Carl Byrum

No. 35
- Position: Running back

Personal information
- Born: June 29, 1963 (age 63) Olive Branch, Mississippi, U.S.
- Listed height: 6 ft 0 in (1.83 m)
- Listed weight: 232 lb (105 kg)

Career information
- High school: Southaven (Southaven, Mississippi)
- College: Mississippi Valley State
- NFL draft: 1986 (5th round, 111th overall pick)

Career history
- Buffalo Bills (1986–1988); Houston Oilers (1989)*; New York Jets (1990);
- * Offseason or practice squad member only

Career NFL statistics
- Rushing yards: 527
- Rushing average: 4
- Receptions: 18
- Receiving yards: 127
- Total touchdowns: 1
- Stats at Pro Football Reference

= Carl Byrum =

American football player (born 1963)

Carl Edward Byrum (born June 29, 1963) is an American former professional football player who was a running back for three seasons with the Buffalo Bills of the National Football League (NFL). He was selected by the Bills in the fifth round of the 1986 NFL draft. He played college football for the Mississippi Valley State Delta Devils.

==Early life==
Carl Edward Byrum was born June 29, 1963, in Olive Branch, Mississippi.
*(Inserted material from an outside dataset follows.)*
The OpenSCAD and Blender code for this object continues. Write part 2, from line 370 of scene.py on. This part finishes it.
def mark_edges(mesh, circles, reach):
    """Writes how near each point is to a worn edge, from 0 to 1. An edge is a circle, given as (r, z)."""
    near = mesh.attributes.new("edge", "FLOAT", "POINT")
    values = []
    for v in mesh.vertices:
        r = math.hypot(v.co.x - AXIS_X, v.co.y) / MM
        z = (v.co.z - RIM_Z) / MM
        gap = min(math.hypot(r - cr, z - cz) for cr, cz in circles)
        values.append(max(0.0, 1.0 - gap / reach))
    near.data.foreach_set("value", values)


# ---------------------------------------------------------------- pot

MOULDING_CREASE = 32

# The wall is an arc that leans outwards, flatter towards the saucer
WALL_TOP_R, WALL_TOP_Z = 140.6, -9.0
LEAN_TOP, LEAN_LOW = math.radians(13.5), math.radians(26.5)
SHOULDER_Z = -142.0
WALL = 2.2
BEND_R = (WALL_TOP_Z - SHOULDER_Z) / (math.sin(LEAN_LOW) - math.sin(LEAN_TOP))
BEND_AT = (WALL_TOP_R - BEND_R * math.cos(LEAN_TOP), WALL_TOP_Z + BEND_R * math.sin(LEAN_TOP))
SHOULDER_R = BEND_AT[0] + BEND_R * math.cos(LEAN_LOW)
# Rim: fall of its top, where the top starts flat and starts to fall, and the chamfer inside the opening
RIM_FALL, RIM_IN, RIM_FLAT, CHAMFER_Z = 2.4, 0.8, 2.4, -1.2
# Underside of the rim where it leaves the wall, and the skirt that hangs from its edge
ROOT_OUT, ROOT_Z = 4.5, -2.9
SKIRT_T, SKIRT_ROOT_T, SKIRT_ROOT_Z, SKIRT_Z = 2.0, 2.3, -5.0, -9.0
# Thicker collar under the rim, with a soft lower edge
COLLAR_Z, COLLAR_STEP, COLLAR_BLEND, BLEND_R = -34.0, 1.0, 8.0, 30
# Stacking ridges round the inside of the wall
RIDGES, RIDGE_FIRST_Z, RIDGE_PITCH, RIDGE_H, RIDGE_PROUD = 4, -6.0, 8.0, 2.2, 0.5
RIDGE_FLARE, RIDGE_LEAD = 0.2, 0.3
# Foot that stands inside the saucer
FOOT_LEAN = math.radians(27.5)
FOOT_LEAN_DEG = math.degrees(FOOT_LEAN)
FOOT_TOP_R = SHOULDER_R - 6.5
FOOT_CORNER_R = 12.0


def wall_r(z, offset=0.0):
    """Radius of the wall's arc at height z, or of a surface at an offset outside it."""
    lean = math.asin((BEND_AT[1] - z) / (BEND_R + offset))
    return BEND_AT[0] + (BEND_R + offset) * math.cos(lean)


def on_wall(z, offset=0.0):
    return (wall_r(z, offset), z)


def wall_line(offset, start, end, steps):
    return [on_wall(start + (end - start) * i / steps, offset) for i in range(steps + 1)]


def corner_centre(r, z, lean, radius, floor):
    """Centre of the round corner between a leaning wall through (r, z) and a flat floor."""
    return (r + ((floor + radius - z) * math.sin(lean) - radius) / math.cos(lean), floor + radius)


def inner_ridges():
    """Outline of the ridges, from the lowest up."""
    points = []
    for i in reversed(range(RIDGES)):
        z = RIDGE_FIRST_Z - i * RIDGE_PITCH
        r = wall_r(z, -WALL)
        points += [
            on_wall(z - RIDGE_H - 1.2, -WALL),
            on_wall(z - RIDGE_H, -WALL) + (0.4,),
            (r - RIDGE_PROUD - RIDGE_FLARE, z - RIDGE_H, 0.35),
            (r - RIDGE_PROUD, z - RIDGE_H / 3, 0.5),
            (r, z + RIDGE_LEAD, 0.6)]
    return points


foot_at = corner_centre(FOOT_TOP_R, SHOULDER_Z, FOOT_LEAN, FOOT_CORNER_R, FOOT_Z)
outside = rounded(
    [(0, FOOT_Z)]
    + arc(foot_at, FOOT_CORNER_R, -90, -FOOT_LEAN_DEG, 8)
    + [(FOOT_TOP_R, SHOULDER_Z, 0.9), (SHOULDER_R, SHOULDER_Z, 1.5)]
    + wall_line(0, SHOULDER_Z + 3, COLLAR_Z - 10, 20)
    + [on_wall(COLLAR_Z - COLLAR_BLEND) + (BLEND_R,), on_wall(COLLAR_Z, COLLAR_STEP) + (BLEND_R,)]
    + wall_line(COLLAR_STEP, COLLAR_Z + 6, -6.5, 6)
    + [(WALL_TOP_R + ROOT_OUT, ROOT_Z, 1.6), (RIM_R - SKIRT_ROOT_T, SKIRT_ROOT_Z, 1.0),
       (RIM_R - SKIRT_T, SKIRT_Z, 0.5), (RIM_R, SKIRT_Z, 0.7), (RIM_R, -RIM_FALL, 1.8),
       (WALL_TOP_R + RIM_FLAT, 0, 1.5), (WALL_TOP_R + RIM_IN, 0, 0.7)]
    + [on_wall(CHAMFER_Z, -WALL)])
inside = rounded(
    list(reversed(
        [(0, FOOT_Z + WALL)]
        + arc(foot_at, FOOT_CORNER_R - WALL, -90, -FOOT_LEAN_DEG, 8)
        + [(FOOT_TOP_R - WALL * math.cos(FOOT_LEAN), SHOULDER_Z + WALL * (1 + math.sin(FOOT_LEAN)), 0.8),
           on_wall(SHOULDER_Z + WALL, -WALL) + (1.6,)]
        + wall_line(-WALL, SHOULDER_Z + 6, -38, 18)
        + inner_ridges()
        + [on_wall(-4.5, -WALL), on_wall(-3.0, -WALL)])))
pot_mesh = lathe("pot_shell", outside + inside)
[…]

He attended Southaven High School in Southaven, Mississippi.

==College career==
Byrum played at Mississippi Valley State University for the Delta Devils from 1982 to 1985. He was teammates with Jerry Rice under coach Archie Cooley. Carl was inducted into the Mississippi Valley State University Athletic Hall of Fame in 2006.

==Professional career==
Byrum was selected by the Buffalo Bills of the NFL in the fifth round with the 111th overall pick in the 1986 NFL draft. He played in 41 games, starting twelve, for the Bills from 1986 to 1988, rushing for 527 yards on 132 carries. He also caught 18 passes for 127 yards and one touchdown. Byrum became a free agent after the 1988 season.

He signed with the Houston Oilers on April 1, 1989, and was released on August 30, 1989.

Byrum was signed by the New York Jets on March 19, 1990, and was released on September 18, 1990.

==Personal life==
Byrum has spent time working as a welder and as an active member of the Buffalo Bills Alumni Association.